Well Seattle seems to be okay despite the disappointing end to the first half.
Not even that. If the first team only takes 10 minutes off the clock and kicks a field goal or turns it over, the second team gets to finish their possession, whether it takes 3 minutes or 12.
The theoretical maximum possession from a touchback, 5 seconds per play (run three yards, fall down, pile up doesn’t take very long), no fourth downs, no penalties, and exactly 10 yards per first down is is 18 minutes, with the last set of downs starting at the opponent’s five. The actual longest NFL drive was just under 13 minutes while only going 53 yards, and the Navy Midshipmen took almost 15 minutes off the clock back in '04, though that drive started almost backed up against the Navy endzone. It’s POSSIBLE to take up that much time, but it’s highly improbable, given that it’s never happened in over 10,000 NFL games.

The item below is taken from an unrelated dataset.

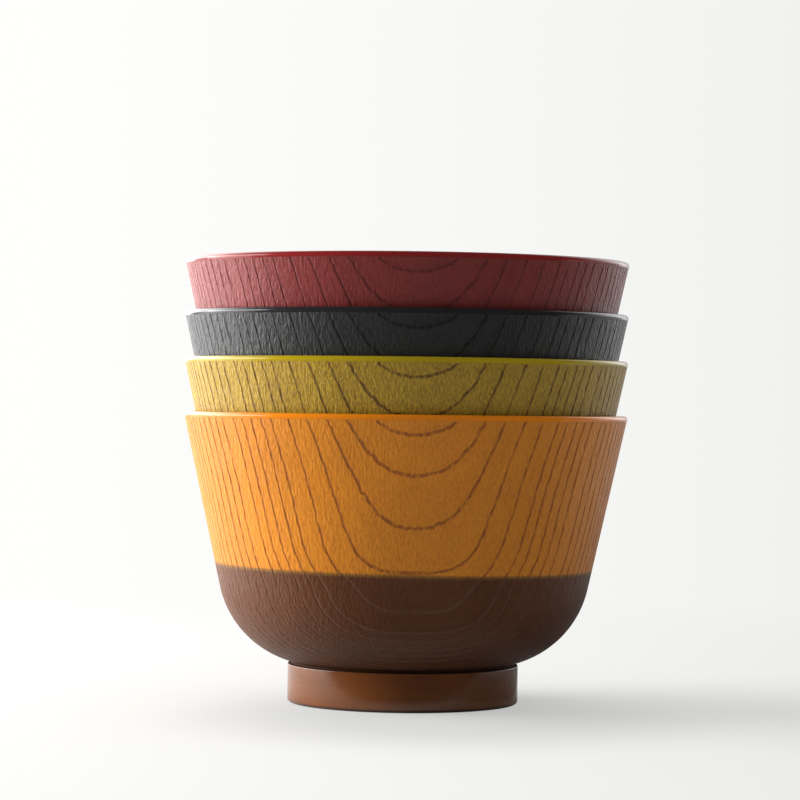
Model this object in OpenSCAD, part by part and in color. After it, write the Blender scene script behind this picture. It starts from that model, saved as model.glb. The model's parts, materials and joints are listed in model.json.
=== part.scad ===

I would just like to throw a shout-out to my beleaguered Giants, as a franchise. I remembered the Giants Bills Superbowl as involving many long drives by the Giants in an effort to keep Jim Kelly’s K-Gun offense on the bench. The wiki article on that game states:
The Giants opened the 3rd quarter and resumed their original game strategy by driving 75 yards in 14 plays […] The drive consumed a then-Super Bowl record 9:29 (since surpassed by the Giants in Super Bowl XLII)
So they set the record for longest drive in the Super Bowl in 1990, and then broke their own record in 2007. Where, of course, they were repeating the exact same strategy to keep Tom Brady on the bench.
That alone wasn’t worth posting, until I saw this:
That record was set by the Giants in the NFC Conference Championship game in 2000, when they annihilated the Vikings something like 41-0. It was weird that they canceled the Superbowl that year instead of playing it, but whatever.
As a franchise, the Giants sure do love long, clock-killing drives.